December 28, 1987|CATHY CURTIS

It's strange to think that Shari Lewis' smirking Lambchop may have something in common with the turreted silhouettes of Indonesian shadow puppets. But both share the combination of handicraft and theater that have attracted audiences to puppetry for thousands of years.

"Of Puppets, Shadows and Strings," at the Long Beach Museum of Art through Jan. 10, is an attempt at recalling the perennial allure of the form with a bewildering assortment of hobnobbing puppets, marionettes and ventriloquists' dummies from around the world.

Pirates and hula girls, circus performers and kings, Don Quixote and Rip van Winkle, Tinkerbell and the Tin Man, dot-eyed Mexican puppets and 19th-Century armor-plated Sicilian marionettes, Japanese Bunraku puppets with their porcelain-like heads and elaborate costumes, a red velvet Romanian "chanteuse"--all are mute testimony to the variety of human types, costume detail and facial caricature developed by individual artisans in different cultures.

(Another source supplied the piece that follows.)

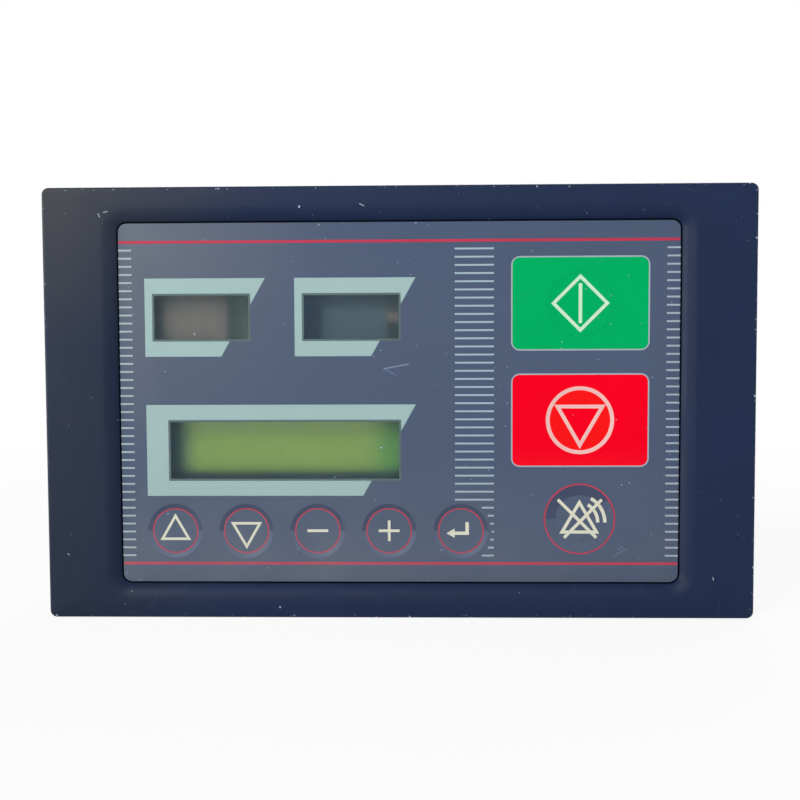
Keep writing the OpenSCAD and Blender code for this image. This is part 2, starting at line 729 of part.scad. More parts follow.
lcd_glass_t = 2;
module lcd_glass() color("#8aa650") upright()
    block(lcd_x, lcd_y, lcd_w - 2 * lcd_sheet - 0.2, lcd_h - 2 * lcd_sheet - 0.2,
        display_z - lcd_sheet - lcd_glass_t, display_z - lcd_sheet);

module lcd_backlight() color("#dcdcc8") upright()
    block(lcd_x, lcd_y, lcd_w - 2 * lcd_sheet - 0.2, lcd_h - 2 * lcd_sheet - 0.2,
        lcd_back, display_z - lcd_sheet - lcd_glass_t);

module lcd_board() color("#1f6b3c") upright() difference() {
    block(lcd_x, lcd_board_y, lcd_board_w, lcd_board_h, lcd_board_back, lcd_back);
    for (p = LCD_HOLES) post(p.x, p.y, 1.3, lcd_board_back - 1, lcd_back + 1);
}

// Header of sixteen pins between the display and its board
module lcd_header() color("#18181a") upright()
    block(lcd_x - 12, lcd_board_y + lcd_board_h / 2 - 2.5, 40.64, 2.5, display_front, lcd_board_back);

module lcd_spacers() color("#c8c6bc") upright() for (p = LCD_HOLES) difference() {
    post(p.x, p.y, 2.2, display_front, lcd_board_back);
    post(p.x, p.y, 1.3, display_front - 1, lcd_board_back + 1);
}

module lcd_screws() color("#c4c6c9") upright() for (p = LCD_HOLES) difference() {
    union() {
        post(p.x, p.y, 1.25, display_back, lcd_back);
        post(p.x, p.y, 2.2, lcd_back, lcd_back + 1.6);
    }
    block(p.x, p.y, 3.4, 0.6, lcd_back + 0.9, lcd_back + 2);
}

// Boards

// A board with holes for the spacers' threads
module board(low) {
    difference() {
        layer(low, low + board_t) round_rect(board_w, board_h, 1.5);
        for (p = SPACERS) post(p.x, p.y, screw_d / 2 + 0.1, low - 1, low + board_t + 1);
        children();
    }
}

module display_board() color("#22713f") upright() board(display_back)
    for (p = LCD_HOLES) post(p.x, p.y, 1.3, display_back - 1, display_front + 1);

module main_board() color("#22713f") upright() board(main_back);

// Hexagonal spacers with a threaded end, which stand between the plate and the display board
thread_l = board_t + 5;
module front_spacers() color("#c9a54e") upright() for (p = SPACERS) {
    hex_post(p.x, p.y, spacer_af, display_front, plate_back);
    post(p.x, p.y, screw_d / 2 - 0.05, display_front - thread_l, display_front + eps);
}

// Spacers between the two large boards, bored from both ends
module rear_spacers() color("#c9a54e") upright() for (p = SPACERS) difference() {
    hex_post(p.x, p.y, spacer_af, main_front, display_back);
    post(p.x, p.y, screw_d / 2, display_back - 6, display_back + 1);
    post(p.x, p.y, screw_d / 2, main_front - 1, main_front + 6);
}

// Pan-head screws behind the main board
screw_head_r = 2.8;
module board_screws() color("#c4c6c9") upright() for (p = SPACERS) difference() {
    union() {
        post(p.x, p.y, screw_d / 2 - 0.05, main_back, main_front + 5);
        post(p.x, p.y, screw_head_r, main_back - 2, main_back);
    }
    for (a = [0, 90]) translate([p.x, p.y, main_back - 2]) rotate([0, 0, a]) cube([3, 0.7, 2.2], center = true);
}

// Plug-in connector that joins the two boards
module board_connector() color("#19191b") upright() {
    x = -board_w / 2 + 43;
    block(x, 0, 50.8, 8.6, main_front, main_front + 8.5);
    block(x, 0, 48, 5, main_front + 8.5, display_back);
}

// Parts behind the main board

// Flat potted transformer with a stepped foot, at the board's left
transformer_w = 50;
transformer_x = -board_w / 2 + 3 + transformer_w / 2;
module transformer() color("#2c2f33") upright() {
    block(transformer_x, 0, transformer_w, 38, main_back - 4, main_back);
    block(transformer_x, 0, transformer_w - 2, 36, main_back - 18.3, main_back - 4);
}

// As many relays as fit between the transformer and the small capacitors
relay_pitch = 15;
small_can_x = board_w / 2 - 25;
module relays() color("#24425e") upright() {
    first = transformer_x + transformer_w / 2 + 9;
    for (x = [first:relay_pitch:small_can_x - 10]) {
        block(x, 0, 12.7, 29, main_back - 14.7, main_back);
        block(x, 0, 11.7, 28, main_back - 15.7, main_back - 14.7);
    }
}

// Upright capacitors, each with the groove that is rolled into its can
module can(x, y, r, h) {
    translate([x, y, main_back]) mirror([0, 0, 1]) rotate_extrude() polygon([[0, 0], [r, 0], [r, 1.6],
        [r - 0.5, 2.1], [r, 2.6], [r, h - 0.6], [r - 0.6, h], [0, h]]);
}

can_r = 6.3;
can_pitch = 16;
can_x = -board_w / 2 + 11;
can_y = board_h / 2 - 13;
module capacitors() color("#20285a") upright() {
    for (i = [0:2]) can(can_x + can_pitch * i, can_y, can_r, 17);
    for (i = [0:3]) can(small_can_x, 8 * (i - 1.5), 2.6, 11);
}

// Chips on the front of the main board
chip_x = board_w / 2 - 40;
module controller_chip() color("#202022") upright() {
    block(chip_x, 8, 25, 25, main_front, main_front + 4.5);
    layer(main_front + 4.5, main_front + 6) translate([chip_x, 8]) polygon([[-9.5, -9.5], [9.5, -9.5],
        [9.5, 9.5], [-8, 9.5], [-9.5, 8]]);
}

module memory_chip() color("#202022") upright() {
    y = -board_h / 2 + 19;
    block(chip_x, y, 36, 15, main_front + 1.2, main_front + 4.8);
    for (s = [-1, 1], i = [0:13])
        block(chip_x + 2.54 * (i - 6.5), y + s * 7.8, 0.5, 0.6, main_front, main_front + 3);
}

// Extruded heat sink with fins, and the regulator on it
sink_x = board_w / 2 - 11;
module heat_sink() color("#8f959b") upright() layer(main_back - 16, main_back) {
    translate([sink_x - 6, -14]) square([2, 28]);
    for (i = [0:6]) translate([sink_x - 6, -14 + i * 4.45]) square([12, 1.3]);
}

module regulator() color("#1b1b1d") upright() {
    block(sink_x - 6 - 0.65, 0, 1.3, 10, main_back - 15, main_back - 2);
    block(sink_x - 6 - 2.2, 0, 4.4, 10, main_back - 10.5, main_back - 2);
    for (i = [-1:1]) block(sink_x - 6 - 2.2, 2.54 * i, 0.6, 0.8, main_back - 2, main_back);
}

// Fuse, midway between the large capacitors and the head of the middle screw
fuse_r = 2.6;
fuse_x = (can_x + 2 * can_pitch + can_r - screw_head_r) / 2;
fuse_y = can_y;
fuse_z = main_back - 5.5;
module fuse_holder() color("#b9995a") upright() for (s = [-1, 1]) difference() {
    block(fuse_x, fuse_y + s * 8.4, 7.6, 4.6, main_back - 8, main_back);
    translate([fuse_x, fuse_y, fuse_z]) rotate([90, 0, 0]) cylinder(r = fuse_r + 0.02, h = 40, center = true);
    block(fuse_x, fuse_y, 3.6, 40, main_back - 9, fuse_z);
}

module fuse() color("#d8dadc") upright() translate([fuse_x, fuse_y, fuse_z]) rotate([90, 0, 0]) {
    cylinder(r = fuse_r - 0.3, h = 10, center = true);
    for (s = [-1, 1]) translate([0, 0, s * 7.5]) cylinder(r = fuse_r, h = 5, center = true);
}

// Terminals

function strip_w(strip) = strip[2] * pole_pitch;
header_wall = 1;
plug_fit = 0.15;
plug_back = -cover_z - plug_out;
header_back = main_back - header_h;

// Open shrouds on the board, with one pin for each pole
module terminal_headers() color("#2f7a4c") upright() for (strip = POLES) {
    difference() {
        block(strip[0], strip[1], strip_w(strip) + 2 * header_wall, header_w, header_back, main_back);
        block(strip[0], strip[1], strip_w(strip), header_w - 2 * header_wall, header_back - 1, main_back - 1.5);
    }
    for (i = [0:strip[2] - 1])
        block(strip[0] + pole_pitch * (i - (strip[2] - 1) / 2), strip[1], 1, 1, main_back - 7, main_back - 1.5 + eps);
}

// Plugs with a clamp for each wire: a square way in and a screw beside it
screw_well_r = 1.9;
module terminal_plugs() color("#3a8f5a") upright() for (strip = POLES) difference() {
    union() {
        block(strip[0], strip[1], strip_w(strip) - 2 * plug_fit, header_w - 2 * header_wall - 2 * plug_fit,
            header_back - plug_fit, main_back - 2);
        block(strip[0], strip[1], strip_w(strip) - 2 * plug_fit, plug_w, plug_back, header_back - plug_fit);
    }
    for (i = [0:strip[2] - 1]) translate([strip[0] + pole_pitch * (i - (strip[2] - 1) / 2), strip[1], 0]) {
        block(0, 0, 1.4, 1.4, main_back - 8, main_back);
        block(0, -sign(strip[1]) * 3, 3.2, 3.4, plug_back - 1, plug_back + 9);
        post(0, sign(strip[1]) * 3, screw_well_r, plug_back - 1, plug_back + 3.5);
        if (i > 0) block(-pole_pitch / 2, sign(strip[1]) * plug_w / 2, 0.6, 1, plug_back - 1, header_back + 1);
    }
}

module terminal_screws() color("#c9cbce") upright() for (strip = POLES, i = [0:strip[2] - 1])
    translate([strip[0] + pole_pitch * (i - (strip[2] - 1) / 2), strip[1] + sign(strip[1]) * 3, plug_back + 1.6])
        difference() {
            cylinder(r = screw_well_r - 0.1, h = 1.9, $fn = 24);
            cube([5, 0.6, 1.4], center = true);
        }

// Cover

insert_r = 2.2;

// Sheet-metal box with its bends, slots for the plugs and vents above and below
module rear_cover() color("#9aa0a4") upright() {
    steps = 4;
    bend = [for (i = [0:steps]) let (a = 90 * i / steps)
        [-cover_r + cover_r * cos(a), -cover_z + cover_r - cover_r * sin(a)]];
    inner_r = cover_r - cover_t;
    bend_in = [for (i = [0:steps]) let (a = 90 - 90 * i / steps)
        [-cover_r + inner_r * cos(a), -cover_z + cover_r - inner_r * sin(a)]];
    difference() {
        union() {
            sweep_round(cover_w, cover_h, cover_r)
                polygon(concat([[-cover_t, -cover_front], [0, -cover_front]], bend, bend_in));
            block(0, 0, cover_w - 2 * cover_r, cover_h - 2 * cover_r, -cover_z, -cover_z + cover_t);
        }
        for (strip = POLES)
            block(strip[0], strip[1], strip_w(strip) + 1.4, plug_w + 1.4, -cover_z - 1, -cover_z + 3);
        for (i = [0:vent_count - 1]) {
            block(vent_pitch * (i - (vent_count - 1) / 2), 0, vent_w, cover_h + 2,
                -cover_z + 8, -cover_z + 8 + vent_l);
            block(vent_pitch * (i - (vent_count - 1) / 2), 0, vent_w, vent_l, -cover_z - 1, -cover_z + 2);
        }
        for (s = [-1, 1], t = [-1, 1])
            translate([s * cover_w / 2, t * cover_screw_y, -collar_h / 2 - 0.3])
                rotate([0, 90, 0]) cylinder(r = screw_d / 2 + 0.15, h = 4, center = true);
    }
}

// Screws through the cover's sides into brass inserts in the collar
cover_insert_l = 4.5;
module cover_screws() color("#c4c6c9") upright() for (s = [-1, 1], t = [-1, 1])
    translate([s * cover_w / 2, t * cover_screw_y, -collar_h / 2 - 0.3]) rotate([0, -90 * s, 0])
        difference() {
            union() {
                cylinder(r = screw_d / 2 - 0.05, h = cover_t + cover_fit + cover_insert_l);
                translate([0, 0, -1.8]) cylinder(r = screw_head_r, h = 1.8);
            }
            for (a = [0, 90]) rotate([0, 0, a]) translate([0, 0, -1.8]) cube([3, 0.7, 2], center = true);
        }

module cover_inserts() color("#c9a54e") upright() for (s = [-1, 1], t = [-1, 1])
    translate([s * collar_w / 2, t * cover_screw_y, -collar_h / 2 - 0.3]) rotate([0, -90 * s, 0]) difference() {
        cylinder(r = insert_r, h = cover_insert_l + 1);
        translate([0, 0, -1]) cylinder(r = screw_d / 2, h = cover_insert_l + 3);
    }

bezel_frame();
panel_studs();
panel_seal();
front_film();
print_lines();
print_pale();
start_field();
stop_field();
keypad_spacer();
front_plate();
plate_studs();
plate_nuts();
window_left();
window_right();
window_characters();
key_up();
key_down();
key_minus();
key_plus();
key_enter();
key_start();
key_stop();
key_reset();
key_switches();
display_board();
digits_left();
digits_right();
digit_sockets();
signal_lamp();
lcd_bezel();
lcd_glass();
lcd_backlight();
lcd_board();
lcd_header();
lcd_spacers();
lcd_screws();
front_spacers();
rear_spacers();
board_screws();
board_connector();
main_board();
transformer();
relays();
capacitors();
controller_chip();
memory_chip();
heat_sink();
regulator();
fuse_holder();
fuse();
terminal_headers();
terminal_plugs();
terminal_screws();
rear_cover();
cover_screws();
cover_inserts();
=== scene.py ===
# %% [markdown]
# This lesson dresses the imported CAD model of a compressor's control module. The CAD gives every
# solid its true size and place. Blender gives it what CAD leaves out: the satin film with its
# pressed keys and print, the milky windows, the grain of the moulded frame, threads and wear.
# Everything is in metres, in the frame of the CAD: the front faces -Y and +Z is up.

import json
from math import atan2, cos, hypot, pi, radians, sin

import bpy
from mathutils import Matrix, Vector

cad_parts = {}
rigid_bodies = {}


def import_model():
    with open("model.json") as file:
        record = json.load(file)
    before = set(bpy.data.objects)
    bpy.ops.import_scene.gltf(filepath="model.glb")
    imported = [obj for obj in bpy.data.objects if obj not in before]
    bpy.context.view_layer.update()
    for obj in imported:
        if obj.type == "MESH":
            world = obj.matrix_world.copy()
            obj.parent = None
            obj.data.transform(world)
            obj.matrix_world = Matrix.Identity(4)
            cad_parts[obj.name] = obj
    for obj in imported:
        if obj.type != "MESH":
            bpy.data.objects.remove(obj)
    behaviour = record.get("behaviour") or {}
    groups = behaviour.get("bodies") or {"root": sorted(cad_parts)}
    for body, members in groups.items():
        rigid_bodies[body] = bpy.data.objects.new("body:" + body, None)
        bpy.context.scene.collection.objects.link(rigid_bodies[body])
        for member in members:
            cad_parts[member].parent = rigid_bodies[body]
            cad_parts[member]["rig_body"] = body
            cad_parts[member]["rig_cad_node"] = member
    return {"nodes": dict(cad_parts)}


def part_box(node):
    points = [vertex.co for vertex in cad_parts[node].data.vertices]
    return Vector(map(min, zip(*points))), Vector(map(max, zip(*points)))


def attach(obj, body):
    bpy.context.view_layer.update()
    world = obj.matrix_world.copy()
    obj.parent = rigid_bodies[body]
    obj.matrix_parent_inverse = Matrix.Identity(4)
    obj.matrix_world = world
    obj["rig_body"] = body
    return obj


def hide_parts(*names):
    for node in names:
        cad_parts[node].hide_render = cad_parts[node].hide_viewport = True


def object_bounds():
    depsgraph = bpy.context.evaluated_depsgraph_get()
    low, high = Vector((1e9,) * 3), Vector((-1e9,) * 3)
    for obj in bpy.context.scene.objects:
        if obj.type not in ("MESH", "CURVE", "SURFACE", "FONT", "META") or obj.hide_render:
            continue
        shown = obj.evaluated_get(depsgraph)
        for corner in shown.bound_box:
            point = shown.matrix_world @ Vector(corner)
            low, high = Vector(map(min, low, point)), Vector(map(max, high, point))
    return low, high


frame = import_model()
cad_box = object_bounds()
nodes = frame["nodes"]
bpy.ops.object.select_all(action="DESELECT")
print("CAD nodes:", len(nodes), "box:", [tuple(round(v, 4) for v in corner) for corner in cad_box])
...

Missing are sound, lights and action, however (not to mention the lap and voice of Edgar Bergen). Removed from dramatic context, the Western puppets look like old dolls, well-worn and touchingly familiar. Whether the subject is a black dancer or an Irish cop or a mustachioed Saracen warrior, it tends to be a stereotype. As in the allied field of cartooning, the detailed craftsmanship of the past yields to bland, one-dimensional creations for TV age kiddies.

Crowded together and unidentified as to personal history or narrative interaction, most of the non-Western puppets take on the remote, carefully preserved air of an expensive foreign doll collection. The Chinese, Indonesian, Cambodian and Thai shadow puppets are at least arranged in vivid interactions behind a translucent cloth, as they would be in a real performance. But without assistance, it isn't possible to "read" a tableau from India the way we do an American scene with a devilish fellow making an appearance through a trapdoor near the body of a dead gentlewoman.

Because these little personages are displayed in the still, mummified context of museum objects, they are most interesting when they come closest to resembling works of sculpture--like a long-necked wooden woman and long-eared, cloth-wrapped horse from some unspecified area of Africa or Tony Sarg's elegantly expressive Walrus and Carpenter of 1939.

But despite the massive labors of guest curator Allan G. Cook, a single live Punch and Judy slugfest would have been a more eloquent spokesman for puppetry than all the crowded displays a museum could hold.